(There’s a question at the end of this, so if you don’t want to read my long story, skip there and leave a comment!)
Every time I go to buy a book online, I end up getting stuck in this terrible “get free shipping” game. After all, the free shipping saves you $10, easy, for books you already would buy anyway. But, therein lies the problem: you have to find books to fill out that $25 limit to get the free shipping, and the Internet does not make this easy.
For example, recently I found out I had $5 of “Borders Bucks” to spend. Since it would be a pain in the
ass to go all the way to the local Borders on a weekend (I don’t own a car and the bus isn’t all that great here on weekends), I decided this would be a good time to a) buy a book I really want and b) get some books that might come in use later during my graduate career. So, I set out to find a good book to buy, and even asked for suggestions from all of you in the process (thanks for the help, by the way).
Well, Borders, while wonderful and lovely and all that good stuff, made me work to use that $5. Half the time the books that I wanted were $5 cheaper on Amazon, which makes spending money on them rather pointless if I’m not technically saving any money. This let me to reduce my acquisitions to paperbacks. Then there was the long, drawn out process of trying to find good paperbacks to buy that weren’t too old and fit what I was looking for (“literary” SF/F). Borders doesn’t make that easy either. You see, the bookselling industry has no easy method you can use to find books that might cross over into the “fiction” or “literature” areas, even though they technically are science fiction or fantasy. So, as much as you might want to find them in the endless “fiction” section, you never will, unless you read every single page for every book (which, let’s be honest here, none of us are going to do).

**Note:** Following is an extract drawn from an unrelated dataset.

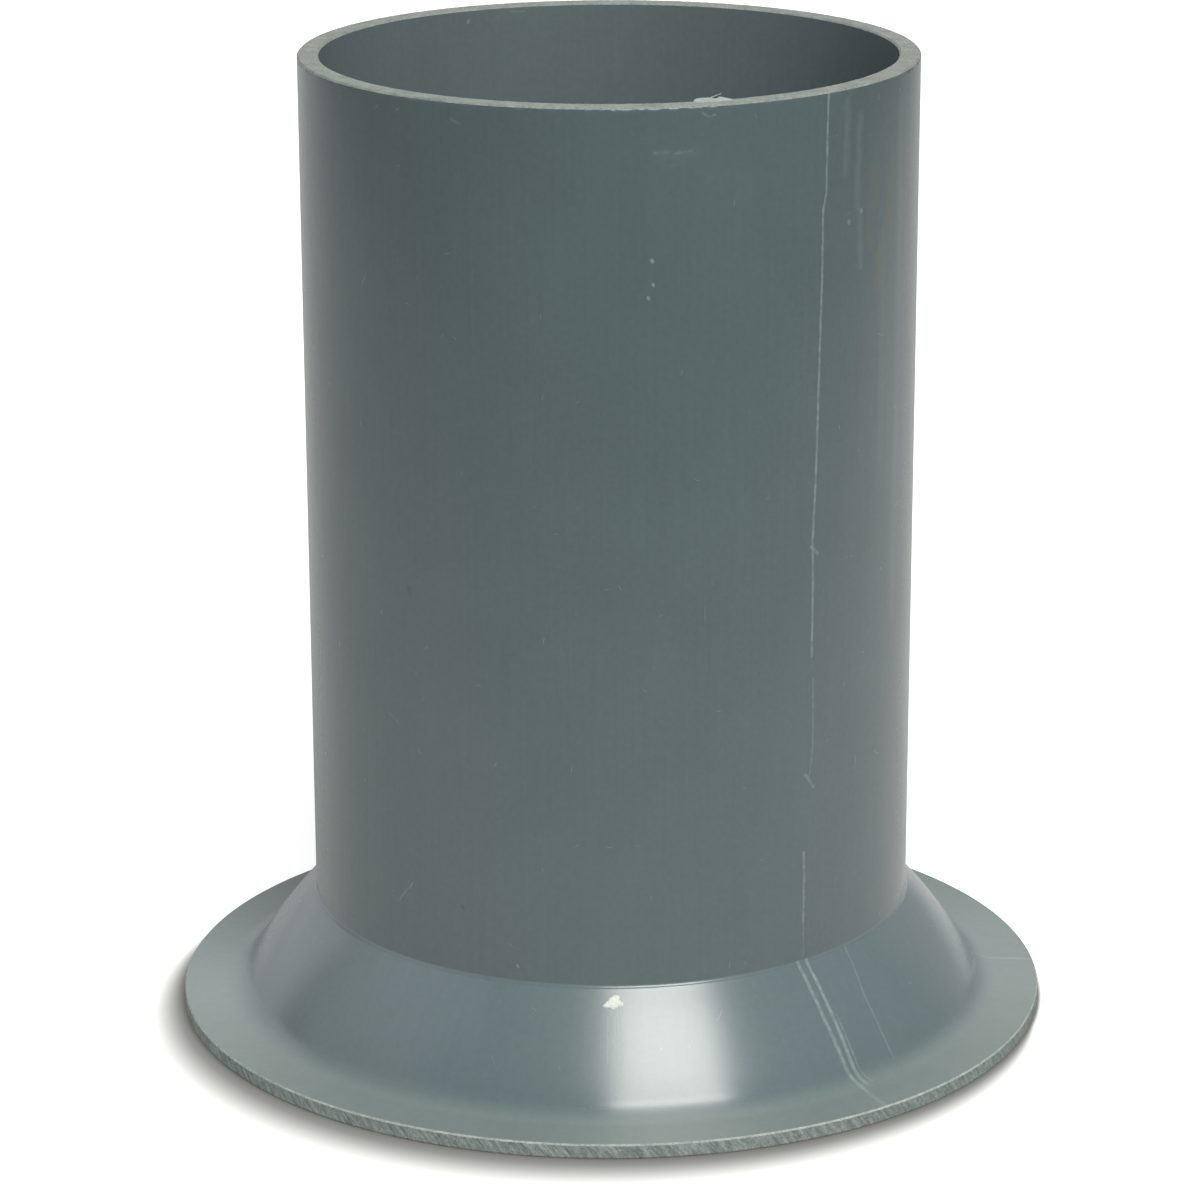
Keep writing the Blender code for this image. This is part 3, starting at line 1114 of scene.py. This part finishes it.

This meant that I had to reduce my selections to those books labeled as science fiction and fantasy. Why? Because I do not read outside of those genres unless I’m forced to (or it’s a non-fiction book that is useful to me). I like SF/F. That’s all I like. Literary fiction bores the hell out of me and so does most everything else. That’s not to say I don’t like literary SF/F (I do, a lot, actually), just that I need a little weird in my fiction to keep me interested. As I’ve said before: I live in real life; I don’t particularly want to read about it.
By the time I got things narrowed down, I had already spent too much time trying to figure things out anyway. Then came the really hard part: actually picking the books. Anyone who shops online knows how hard that is. Lots of link clicking, lots of poor descriptions, missing information, and other issues that make it impossible to figure out if a book is worth your time. There is nothing that the Internet can do to make the book buying experience as entertaining or as efficient as being in an actual bookstore. Nothing.
Eventually I managed to narrow things down, but it was not easy by any stretch of the imagination. This makes me wonder if I should keep a running list of “books I want” so that when this happens again I can just start at the top and snatch them one by one. The problem is that I like to buy books that are fairly recent just so I don’t end up with some old thing that’s been sitting on a shelf for five years.
How do you all go about your online book purchases? I want to hear your stories and ideas!